Know When Extra Gear Is Worth It
Steam Deck accessories can be excellent, but they should solve a real problem. A dock, HDMI cable, controller, keyboard, mouse, stand, or portable monitor can turn the Deck into a flexible travel setup, especially in hotels, long work trips, deployments, or shared spaces where a bigger screen makes sense.
For everyday use, extra gear can also defeat the point. If your portable setup becomes bulky enough that you avoid carrying it, the setup is too complicated for your real routine.
A good rule is to separate your kits. Keep a simple everyday kit for short sessions, then keep a larger travel kit for hotel rooms, long stays, local multiplayer, desktop mode, or longer trips. That way the Deck stays convenient when convenience is the whole point.
Keep A Quick Play Library Ready
A dedicated quick play library makes the Steam Deck feel much easier to use. Instead of scrolling through a huge backlog, create a collection of games that work well when you are tired, interrupted, or short on time.

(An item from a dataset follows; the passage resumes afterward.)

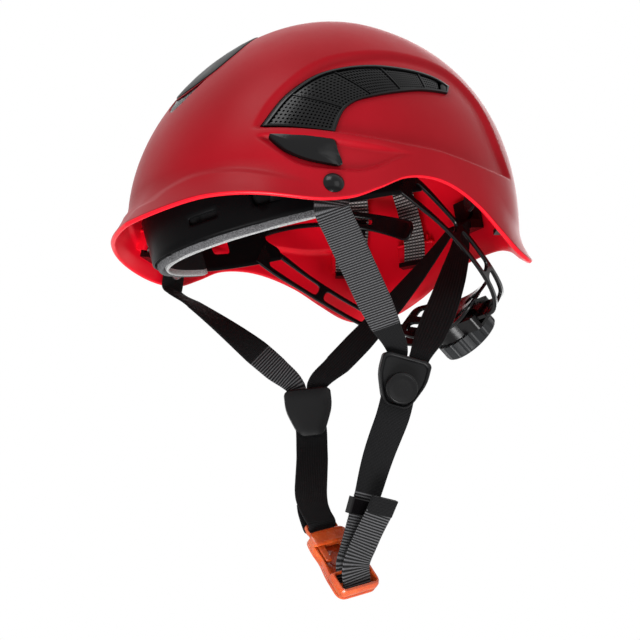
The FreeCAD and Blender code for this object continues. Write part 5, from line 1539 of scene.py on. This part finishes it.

Good quick play candidates usually have at least a few of these traits:
- Fast startup.
- Frequent autosaves or manual saves.
- Clear short-term goals.
- Readable text on the Deck screen.
- Good controller support.
- Reliable suspend and resume behavior.
- Offline play support.
- Low battery drain.
This collection does not need to be huge. Ten reliable games are more useful than a hundred installed games that all need updates, logins, or setting changes.
Make The Steam Deck Fit Your Life, Not The Other Way Around
The Steam Deck does not magically create more free time. What it does is make awkward free time easier to use.
That is why it works so well for busy players. Parents, commuters, students, shift workers, and tired adults often do not need a more powerful gaming machine. They need a device that is ready during the moments when gaming would otherwise be skipped.
Choose games that respect interruption, test suspend and resume, prepare before you leave, keep the setup simple, and only add accessories when they genuinely help. Do that, and the Steam Deck becomes less of a gadget you own and more of a practical way to keep gaming in your life.